Josh: No, I did not. Let me be absolutely clear, I did not do that. Except, yes, I did that.
Josh does that "no, absolutely not, except yes," thing a lot, doesn't he? I think once per episode should be the limit. Anyway, Josh tries to defend himself by saying he was being sarcastic, adding, "They were just mad at me for imposing discipline and calling them stupid!" The Prez interrupts to say, "C.J., if blood is gushing from the head wound you just received from a stampeding herd of bison, you'll do the press briefing." Then he returns to questioning Josh.
Josh: I denied it for half an hour, they wouldn't take no for an answer!
Prez: You were clear?
Josh: I was crystal clear! They said, "Do you think that, if the President has a plan to fight inflation, it's right that he keep it a secret?" I said, of course not!
Prez: Are you telling me that not only did you invent a secret plan to fight inflation, but now you don't support it?
Bwah ha ha! Toby interrupts, "Mr. President, much as we'd love nothing more than to stand here and watch you beat the living crap out of Josh, there's actually a bigger fish to fry." The Prez asks what Mendoza's done now. They fill him in. Toby claims that Mendoza is being very unprofessional. The Prez says, "We'll be having the first of what I think will be a series of discussions about professionalism another time," and asks where Mendoza is. They tell him that Mendoza will turn up in two days. "Is he coming in from Neptune?" wonders the Prez. Sam explains Mendoza's plan for a road trip, and starts babbling about the preferred route again until Toby stops him. In real life, I'm sure I'd find Sam very annoying, but I'm loving him here. The staff is dismissed, but Josh stays and offers another apology to the Prez. Then he blows it by adding, "And if anyone asks you, you quit smoking years ago and that cigarette you bummed on Air Force One was for a friend." "Get out," the Prez whispers in sinister tones. Back in the lecture hall, Josh finishes up his story by saying that Mendoza is still on his way to D.C.
At the Wesley Police Station, the McNamara tells Sam, "His driving was erratic.

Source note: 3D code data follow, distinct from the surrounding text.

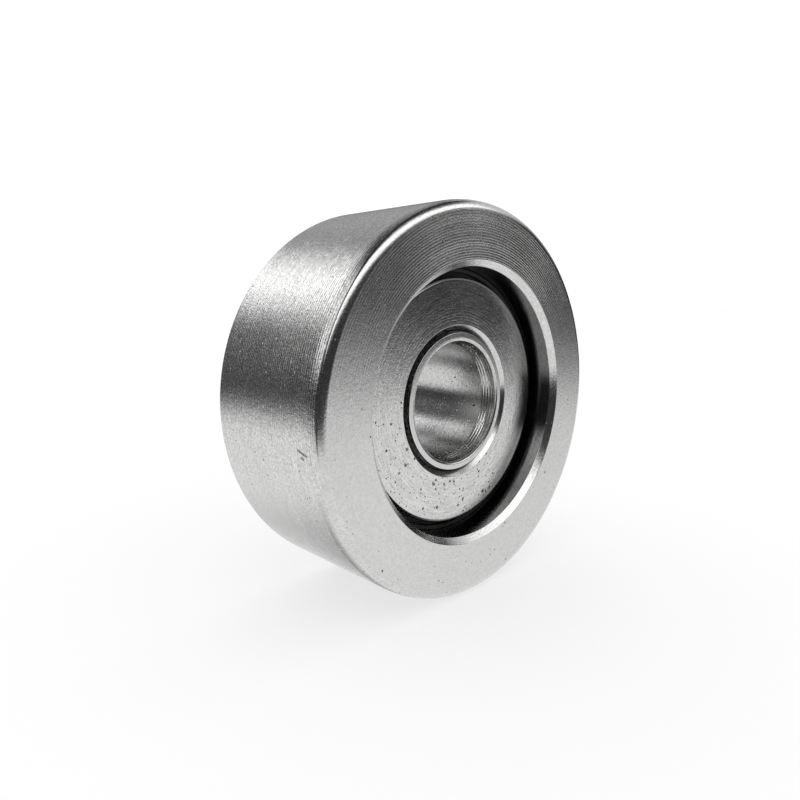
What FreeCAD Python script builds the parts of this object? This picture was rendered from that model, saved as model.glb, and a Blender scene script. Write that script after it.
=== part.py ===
import FreeCAD, Part
import math
import os

"""Yoke-type cam follower (needle-roller track roller), 40 mm outside diameter, 16 mm wide, 12 mm bore.

A thick-walled outer ring turns on a caged needle-roller set that runs on an inner ring, bored for
a stud or bolt. Two side plates are pressed on the inner ring's spigots, deep in recesses in the
outer ring's faces, and hold the outer ring along the axis. The front plate is flush with the inner
ring's end. At the rear the spigot runs on as a hub that stands just proud of the outer ring. A lip
seal in each recess closes the gap behind its side plate.

Frame: origin at the centre of the roller, axis of rotation along Y, +Z up, front face at -Y.
All sizes in millimetres.
"""

Vector = FreeCAD.Vector
ORIGIN = Vector(0, 0, 0)
AXIS = Vector(0, 1, 0)

# Outer ring
outer_diameter = 40.0
outer_width = 16.0
front_corner_radius = 1.1        # round between the tread and the front face
rear_corner_radius = 0.5
recess_diameter = 27.4           # counterbore that takes the side plate
recess_depth = 4.55              # from the outer ring's face to its shoulder
mouth_chamfer_radial = 0.6       # chamfer round the recess mouth
mouth_chamfer_axial = 0.6
recess_root_radius = 0.2
shoulder_chamfer = 0.25          # where the shoulder meets the raceway

# Needle-roller set
roller_count = 18
roller_diameter = 2.5
roller_length = 5.8
roller_edge_radius = 0.15
inner_raceway_diameter = 17.0
raceway_play = 0.01              # radial play left at each raceway
cage_thickness = 1.6             # radial, centred on the pitch circle
cage_width = 7.6
cage_edge_chamfer = 0.15
pocket_play = 0.05               # round a roller in its pocket, and at each end

# Inner ring
bore_diameter = 12.0
bore_mouth_diameter = 13.2       # wide end of the countersink, on the front end
lead_in_diameter = 12.6          # wide end of the taper, below the countersink
countersink_depth = 0.12
lead_in_length = 1.75            # from the front end to the plain bore
rear_bore_chamfer = 0.5
hub_proud = 0.5                  # rear end, past the outer ring's rear face
hub_chamfer = 0.3
spigot_diameter = 14.8           # seat that each side plate is pressed on
spigot_lead_radial = 0.29        # steep lead that the front plate is pressed over
spigot_lead_axial = 0.6
collar_chamfer = 0.2             # at each end of the raceway

# Side plates
plate_diameter = 25.4
plate_thickness = 1.35
plate_set_back = 2.7             # from the outer ring's face down to the plate's outer face
plate_rim_radius = 0.35
plate_back_radius = 0.2
plate_bore_chamfer = 0.52        # on the outer face
plate_back_bore_chamfer = 0.15

# Lip seals
seal_inner_radius = 11.5
seal_web = 0.34                  # thickness of the flat web on the shoulder
seal_collar_inner_radius = 13.25
seal_collar_height = 0.9         # from the shoulder
seal_collar_root_radius = 0.12   # between the web and the collar
seal_collar_rim_radius = 0.1
seal_root_clearance = 0.05       # corner chamfer's excess over the round at the recess root
seal_lip_radius = 12.05
seal_lip_width = 0.24            # nominal; the tip is half as wide
seal_lip_flare = 0.12            # extra width on the inner side of the lip's foot
seal_lip_play = 0.02             # left between the lip and the side plate

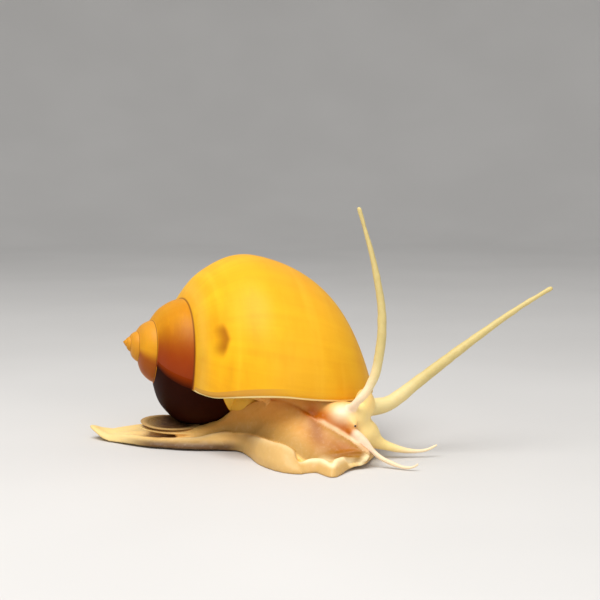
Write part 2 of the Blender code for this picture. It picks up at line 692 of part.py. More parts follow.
def build_neck_and_head(parts, work, looks, keep_outs):
    """Neck and head share one form with the roots of the feelers; a flat gap parts the two."""
    roots = (("tentacle_right", TENTACLE_RIGHT, ROOT_SHARE),
             ("tentacle_left", TENTACLE_LEFT, ROOT_SHARE),
             ("palp_right", PALP_RIGHT, ROOT_SHARE),
             ("palp_left", PALP_LEFT, ROOT_SHARE),
             ("eye_stalk_right", STALK_RIGHT, STALK_SHARE),
             ("eye_stalk_left", STALK_LEFT, STALK_SHARE),
             ("siphon", SIPHON, SIPHON_SHARE))
    for name, side in (("neck", 1), ("head", -1)):
        body = neck_body(name, work)
        extra = [head_body("head_form", work)]
        extra += [tube(label + "_stub", route, work, 0.0, share, 3) for label, route, share in roots]
        combine(body, extra, "UNION")
        direction = head_axes()[0]
        joint = HEAD_CENTRE + HEAD_NECK_CUT * direction
        divider = half_space("divider", joint - side * (GAP / 2) * direction, side * direction, work)
        cutters = [divider, *keep_outs]
        if name == "head":
            cutters.append(mouth_cutter(work))
        cut(body, cutters)
        finish(body, parts, looks["flesh"])


def build_feelers(parts, work, looks, shell_keep_out, foot_keep_out, head_keep_out):
    ends = (ROOT_SHARE, *TENTACLE_JOINTS, 1.0)
    for label, route in (("tentacle_right", TENTACLE_RIGHT), ("tentacle_left", TENTACLE_LEFT)):
        for k, (part_name, steps) in enumerate((("base", 7), ("middle", 6), ("tip", 8))):
            piece = tube(f"{label}_{part_name}", route, work, ends[k], ends[k + 1], steps, GAP)
            cut(piece, [shell_keep_out, head_keep_out])
            finish(piece, parts, looks["feeler"])
    for label, route in (("palp_right", PALP_RIGHT), ("palp_left", PALP_LEFT)):
        piece = tube(label, route, work, ROOT_SHARE, 1.0, 12, GAP)
        cut(piece, [shell_keep_out, foot_keep_out, head_keep_out])
        finish(piece, parts, looks["feeler"])
    siphon = tube("siphon", SIPHON, work, SIPHON_SHARE, 1.0, 5, GAP)
    cut(siphon, [shell_keep_out, foot_keep_out, head_keep_out])
    finish(siphon, parts, looks["flesh"])


def build_eyes(parts, work, looks, shell_keep_out, head_keep_out):
    for side, route, tentacle, palp in (("right", STALK_RIGHT, TENTACLE_RIGHT, PALP_RIGHT),
                                        ("left", STALK_LEFT, TENTACLE_LEFT, PALP_LEFT)):
        stalk = tube("eye_stalk_" + side, route, work, STALK_SHARE, 1.0, 4, GAP)
        roots = [tube("root_keep_out", wider(other), work, 0.0, 2 * ROOT_SHARE, 8)
                 for other in (tentacle, palp)]
        cut(stalk, [shell_keep_out, head_keep_out, *roots])
        finish(stalk, parts, looks["flesh"])
        finish(eye_ball("eye_" + side, route, EYE_RADII[side], work), parts, looks["eye"])


def build():
    clear_scene()
    parts, work = make_collections()
    looks = {name: make_material(name) for name in COLOURS}

    shell_keep_out = shell_solid("shell_keep_out", work, grow=GAP, ahead=GAP)
    cut(shell_keep_out, [whorl_room("inner_room", work, ROOM_RINGS, pull=GAP)])
    mantle_keep_out = shell_solid("mantle_keep_out", work, grow=GAP, ahead=GAP - MANTLE_INSET)
    foot_keep_out = foot_body("foot_keep_out", work, grow=GAP)
    head_keep_out = head_body("head_keep_out", work, grow=GAP)
    operculum_keep_out = operculum_body("operculum_keep_out", work, grow=GAP)
    eye_keep_out = eye_ball("eye_keep_out", STALK_RIGHT, EYE_RADII["right"], work, grow=GAP)

    build_shell(parts, work, looks)
    build_foot(parts, work, looks, shell_keep_out)
    build_neck_and_head(parts, work, looks, [foot_keep_out, shell_keep_out, mantle_keep_out,
                                             operculum_keep_out, eye_keep_out])
    build_feelers(parts, work, looks, shell_keep_out, foot_keep_out, head_keep_out)
    build_eyes(parts, work, looks, shell_keep_out, head_keep_out)
    operculum = operculum_body("operculum", work)
    cut(operculum, [shell_keep_out, foot_keep_out])
    finish(operculum, parts, looks["operculum"])

    for guide in list(work.objects):
        guide.hide_render = True
        guide.display_type = "WIRE"


build()
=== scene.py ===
"""Looks of the apple snail: a smooth golden shell, one skin over all the flesh, operculum and eyes.

Lengths are millimetres and angles are radians unless a name says otherwise; meshes are made in metres.
+X runs towards the head, +Y away from the camera, +Z up, with the sole on the floor at height 0.
"""
import math

import bpy
import numpy as np
import openvdb as vdb
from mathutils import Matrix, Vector
from mathutils.kdtree import KDTree


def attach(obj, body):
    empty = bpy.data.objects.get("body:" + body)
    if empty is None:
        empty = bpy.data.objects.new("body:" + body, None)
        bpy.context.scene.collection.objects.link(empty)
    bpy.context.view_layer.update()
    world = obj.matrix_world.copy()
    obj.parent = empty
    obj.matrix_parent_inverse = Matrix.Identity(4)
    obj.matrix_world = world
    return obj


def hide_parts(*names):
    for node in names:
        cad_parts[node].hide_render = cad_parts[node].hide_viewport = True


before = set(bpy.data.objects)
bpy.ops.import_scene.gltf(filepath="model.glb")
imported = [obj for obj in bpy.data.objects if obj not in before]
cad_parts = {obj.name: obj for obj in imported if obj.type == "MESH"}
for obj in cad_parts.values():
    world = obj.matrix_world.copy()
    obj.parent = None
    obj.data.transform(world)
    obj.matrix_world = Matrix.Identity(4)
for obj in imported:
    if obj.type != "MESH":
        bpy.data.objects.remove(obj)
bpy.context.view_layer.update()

MM = 0.001
TURN = 2 * math.pi
FAR = 1e3

# Camera: it looks a little down on the snail's right side
PHOTO_PIXELS = 600
FOCAL_PIXELS = 1411
SENSOR = 36
CAMERA_DISTANCE = 283
CAMERA_DROP = math.radians(6.5)
CAMERA_TARGET = np.array([12.0, 0.0, 29.5])

# Floor: a flat round that turns up into a bowl, a hair below the sole
BOWL_FLAT = 520
BOWL_CURVE = 420
FLOOR_DROP = 0.02

# Shell: one whorl profile that grows by a fixed ratio each turn about the coiling axis
WHORL_RATIO = 2.0425
AXIS_PITCH = math.radians(10.14)
AXIS_YAW = math.radians(15.13)
APEX = np.array([-23.68, 0.22, 21.015])
LIP_ANGLE = math.radians(117.41)
# Profile, as lengths along the axis and from it: first guess of its start, widest place and base end
SUTURE_START = np.array([12.5, 12.5])
PERIPHERY = np.array([28.93, 27.01])
BASE_END = np.array([52.96, 7.43])
SUTURE_SLOPE = 0.9994
SHOULDER_ANGLE = math.radians(67.14)
SHOULDER_HANDLES = (6.32, 7.68)
BASE_HANDLES = (8.59, 15.69)
BASE_ANGLE = math.radians(90.88)
PROFILE_ROUNDS = 60
PROFILE_POINTS = 400
# Funnel of the umbilicus: depth, slight swelling at its mouth, and how it curves in
UMBILICUS_SHARE = 0.66
FUNNEL_SWELL = 0.012
FUNNEL_POWER = 1.7
# How far round the lip stands back from the suture on, and at the base, and how far back the rows follow it
LIP_RETREAT = math.radians(20.34)
LIP_RETREAT_REACH = 0.43
LIP_RETREAT_LATE = math.radians(2.01)
LIP_BLEND_TURNS = 0.45

SHELL_TURNS = 6
STEPS_PER_TURN = 160
SHOULDER_STEPS = 22
BASE_STEPS = 40
COLUMELLA_STEPS = 14
COLUMELLA_BOW = 1.2
FUNNEL_STEPS = 8
WALL_AT_LIP = 0.3
WALL_INSIDE = 1.0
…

I'm still not entirely convinced he hadn't been drinking." Sam replies, "Judge Mendoza has chronic persistent hepatitis, which is a non-progressive form of liver inflammation. If he'd had enough to drink to blow a 0.1 on the blood alcohol, he'd be dead right now." Whoops!
In his cell, Toby asks Mendoza why he refused to take a breathalyzer. Mendoza explains that he had done nothing wrong, and that there was no probable cause, so the breathalyzer constituted an illegal search. Toby argues that this wasn't the right time to make a point. Mendoza says, "They pulled me over because I looked like my name is Roberto Mendoza, and I'm coming to rob your house." Toby tries to take Mendoza home, but Mendoza refuses to let Toby pull strings. He says, "They patted me down and they handcuffed me in front of my nine-year-old boy." Toby gives his patented sad basset hound look, and says, "There's nothing about this that doesn't stink. If it were me, I'd want to extract vengeance, and I'd say let justice be done. I'd also want to spend some time in a dark room alone, so that I didn't have to face my wife and my son, and have them see my humiliation...Rob, I can't get this done if this is the story. Can't get it done. Nothing about this that doesn't stink. And nothing about it that wouldn't be better if you were a Supreme Court Justice."
Out front, Officer Peter asks Sam, "A guy in your job, do you know missile codes and that sort of thing?" Sam thinks for a second and then offers a casual, "Yeah!" Snerk. Toby and Mendoza come out. Toby tells the officers, "There isn't going to be a report, there isn't going to be an investigation, no one's getting suspended, and no one's filing a hundred-million dollar lawsuit against the county that they would almost surely win. But in this room, you're gonna apologize to Mr. Mendoza. And then you're gonna get in your squad car, you're gonna follow us, and you're gonna apologize to his son." McNamara apologizes, and Toby and Mendoza turn to leave. Sam stops to add, "I also gotta say that you guys could do a better job of marking the exits on the throughway."
As they walk out to the car, Mendoza tells Toby that he and Sam should spend the night in Wesley, because there's some great antiquing. "You're killing me, Judge," Toby responds. Sam phones Josh and tells him, "It's over."
Cut back to Josh, who puts away his phone and returns to his seat, promising that he won't be interrupted again. As he clips his mike back on, he taunts the audience by saying that there's more to the story than what they've heard, and that they should ask him back after Mendoza is confirmed. Angling for another honorarium there, Josh? Fade to black as David prepares to take questions from the audience. Given how well Josh handled questions last time, I'd kind of like to have seen that.